In this way, values direct science. If we altered our ruling values, we should find that the direction of science was also altered, because the desiderata always implicit in ruling values would then have changed.

“But,” cry the modernists à outrance, “if science is ever ready, and will continue to be ever ready, with artificial aids to make good the losses in our corporeal equipment and efficiency, why all this fuss and pother? Why worry?”

Now this view, tacitly held or openly professed by the bulk of modern mankind to-day, would be all very well, and would justify a certain modicum of optimistic contentment, if we could act and think, and continue to reproduce our kind in a desirable form, independently of our bodies. But, unfortunately for the modern man, this is impossible. Not only that, but a good many of life’s joys—some of its greatest and most lasting—are connected precisely with the reproduction of our kind, with the maintenance of our bodily efficiency, and with happy functioning. The moment physiological serenity goes, the moment a function ceases to be a pleasure, the body becomes the most tyrannical and insistent pleader against Life. It constantly sets the most formidable question-mark against the value of Life.

The pleasures of the healthily functioning body are very real pleasures. They constitute a very large proportion of the sum of joy on earth. And nothing can be more obvious than that Nature means them to contribute largely to this sum of joy. To eat with false teeth is not as pleasant as to eat with natural teeth. Artificially to promote either appetite or digestion soon proves but a poor and delusive imitation of Nature’s way. To wear glasses is not as good as to be without them. Neither is the face or the expression of one who always wears glasses as attractive as the face and the expression of one who does not. To a mother, the hand-feeding of her infant child is not the unforgettable experience that breast-feeding is. And, in the deepest and most rapturous transports of love, where a large proportion of the ecstasy depends upon the bodily savouriness and sweetness of the couple involved, natural and normal physiological equipment is of paramount importance. A clean mouth, full of natural teeth, firmly set in unimpaired gums; a clean fresh tongue, not even slightly furred by incipient chronic indigestion; a sweet breath, and the natural fragrance of a healthily functioning body!—who knows love as Nature intended him to know it if he has not known these things?

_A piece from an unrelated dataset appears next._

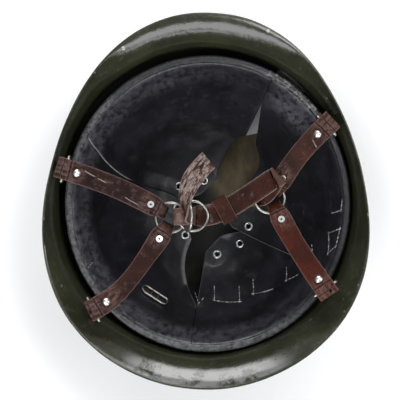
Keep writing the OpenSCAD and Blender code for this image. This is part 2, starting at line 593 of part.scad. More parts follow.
shell();
shell_rivets();
rivet_spacers();
liner_band();
liner_edge_binding();
tongue(0);  // front_tongue
tongue(1);  // left_tongue
tongue(2);  // rear_tongue
tongue(3);  // right_tongue
tongue_eyelets();
liner_stitches();
spring_clip();
lug(0);  // front_left_lug
lug(1);  // rear_left_lug
lug(2);  // front_right_lug
lug(3);  // rear_right_lug
anchor_ring(0);  // front_left_anchor_ring
anchor_ring(1);  // rear_left_anchor_ring
anchor_ring(2);  // front_right_anchor_ring
anchor_ring(3);  // rear_right_anchor_ring
strap(0, [0.4, 0.24, 0.22]);  // front_left_strap
strap(1, [0.42, 0.21, 0.16]);  // rear_left_strap
strap(2, [0.42, 0.2, 0.15]);  // front_right_strap
strap(3, [0.42, 0.18, 0.12]);  // rear_right_strap
strap_rivets(0);  // front_left_strap_rivets
strap_rivets(1);  // rear_left_strap_rivets
strap_rivets(2);  // front_right_strap_rivets
strap_rivets(3);  // rear_right_strap_rivets
color("gainsboro") flat_ring(ring_centres[0], ring_z);  // left_junction_ring
color("gainsboro") flat_ring(ring_centres[1], ring_z);  // right_junction_ring
buckle_loop();
color("gainsboro") flat_ring(flat_mid, ring_z + buckle_rise);  // flat_buckle_ring
upright_buckle_ring();
chin_strap();
keeper_loop();
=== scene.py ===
"""Looks of an upturned steel helmet with its leather liner and chin harness, and its photo stage."""
import json
from math import atan2, ceil, cos, degrees, pi, radians, sin, sqrt

import bmesh
import bpy
from bpy.props import FloatProperty, FloatVectorProperty, IntProperty, PointerProperty
from mathutils import Matrix, Vector, noise

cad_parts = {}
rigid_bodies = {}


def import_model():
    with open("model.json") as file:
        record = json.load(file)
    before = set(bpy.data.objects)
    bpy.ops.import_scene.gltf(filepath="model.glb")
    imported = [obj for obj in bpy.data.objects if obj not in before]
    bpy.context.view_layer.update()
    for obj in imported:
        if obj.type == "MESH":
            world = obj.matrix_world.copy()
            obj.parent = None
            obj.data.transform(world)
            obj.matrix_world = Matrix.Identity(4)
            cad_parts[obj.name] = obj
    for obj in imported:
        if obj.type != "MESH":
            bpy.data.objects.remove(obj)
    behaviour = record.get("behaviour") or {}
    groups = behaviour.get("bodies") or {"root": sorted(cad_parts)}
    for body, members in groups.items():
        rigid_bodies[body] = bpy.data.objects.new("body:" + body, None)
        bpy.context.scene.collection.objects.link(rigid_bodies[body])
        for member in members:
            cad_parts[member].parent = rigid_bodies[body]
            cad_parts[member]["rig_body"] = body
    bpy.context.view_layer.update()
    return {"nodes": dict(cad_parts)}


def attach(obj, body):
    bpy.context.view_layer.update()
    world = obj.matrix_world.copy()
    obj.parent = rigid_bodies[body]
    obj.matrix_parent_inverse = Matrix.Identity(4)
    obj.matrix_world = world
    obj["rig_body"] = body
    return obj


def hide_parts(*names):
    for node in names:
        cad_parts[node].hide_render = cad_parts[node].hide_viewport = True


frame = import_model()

bl_info = {
    "name": "Steel helmet looks",
    "version": (1, 0, 0),
    "blender": (4, 5, 0),
    "location": "3D View > Sidebar > Helmet",
    "description": "Builds the visible surfaces and the stage of a steel helmet",
    "category": "Object",
}

MM = 0.001

# Sizes in millimetres and angles in degrees, the same as in the part's source.
SHELL_W, SHELL_L, SHELL_H = 123.5, 142.5, 162.0
BOWL_W, BOWL_L, WAIST = 114.0, 119.5, 110.0
STEEL, FLARE_POWER, END_FLARE_POWER, DOME_POWER = 1.2, 2.2, 4.0, 2.1
LINER_W, LINER_L = 110.5, 114.8
EDGE_Z, DEPTH, ROLL = 134.0, 90.0, 2.0
LEATHER, GAP = 1.6, 1.2
MIDDLE, LACE = Vector((1.5, -2.0)), Vector((3.5, -12.0))
INSET = 2.8 + 0.5 + 0.3 + LEATHER
TOP_W, TOP_L = LINER_W - INSET, LINER_L - INSET
TONGUE_Z, SAG = EDGE_Z - ROLL - 0.3 - 1.0, 2.5
TIPS = (0.16, 0.15, 0.2, 0.12)  # how far out from the middle each tongue's tip lies, as a fraction
# Seams between the tongues, the fraction out at which each opens, and its sideways bend in degrees.
SEAMS, APEX, BULGE = (61.8, 150.6, 263.0, 331.0, 421.8), (0.857, 1, 0.73, 1, 0.857), (0, 8.5, 0, 0, 0)
# Degrees by which each tongue's start and end edges draw back below the seams.
START_DRAW, END_DRAW = (2, 2, 3, 2), (0, 0, 6, 36)
# Cut corners at the tips, as (degrees, fraction out where the cut starts, its run).
START_CORNER = ((12, .62, .27), (0, 1, 1), (0, 1, 1), (0, 1, 1))
END_CORNER = ((0, 1, 1), (30, .73, .73), (0, 1, 1), (10, .6, .1))
PALE = ((0.12, 1.0), (0.1, 0.5), (0.2, 0.5), (0.1, 0.12))  # paleness of each tongue's start and end edge
# How far in millimetres each tongue's leather reaches past its start and end seams.
LAP_START, LAP_END = (0.4, 2.5, 0.4, 2.5), (3.2, 0.4, 2.2, 0.4)
# Two eyelets a tongue, as (direction, fraction out).
EYELETS = (((99.3, .245), (141, .306)), ((172.5, .253), (223, .256)),
           ((281.6, .335), (315.1, .35)), ((340, .335), (377.5, .285)))
TONGUES = ("front_tongue", "left_tongue", "rear_tongue", "right_tongue")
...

And yet, how many modern men and women ever can know love in this form? How is it possible?

Can it be wondered at, therefore, that modern mankind as a whole are beginning to suspect that the joie de vivre is grossly over-rated? Can it be wondered at that the bulk of mankind are beginning to feel that life can well be lived without love?

This, then, is the disillusionment that follows on the heels of the values directing our scientific progress. While, through them, we are content to exist despite our defective bodily equipment, we are gradually weaned from our love of life and from our deepest convictions concerning the value of life. For not only does our debilitated or incomplete body itself give us but second-rate joys, but the science that comes to our aid offers us only substitutes, and we are apt to measure the value of life according to those second-rate joys, and according also to the level of happiness attained by means of these substitutes.

Thus the values that revile both life and the body in the end succeed in making both life and the body vile.

So much for the æsthetic side, which is important, because life is very largely an æsthetic phenomenon. But there are even more serious consequences than these. For instance, it is highly improbable that our vitality and intellectuality can fail to suffer depreciation when once normal functioning has been interfered with. So intricate and inter-dependent are the various parts and functions of the superior mammal’s body, that it is hardly possible to disturb the balance of one part or one function without impairing the whole. Thus it is not unlikely, in these latter days when ninety-nine per cent. of the population of highly civilized countries is suffering from some kind of defective function or bodily part, that all of us are sub-human in spirit as well as in body. It is even conceivable that the hopeless pass at which we are arriving in Western civilization is but the inevitable outcome of our chronic sub-normality or sub-humanity, and that nothing but a reform of our bodies can possibly help us out.

Nor is it any longer valid to argue that this view is materialistic. We thank Dean Inge en passant for his able reply to those who, objecting to the standpoint that has just been advanced, are ready to accuse those who hold it of materialism.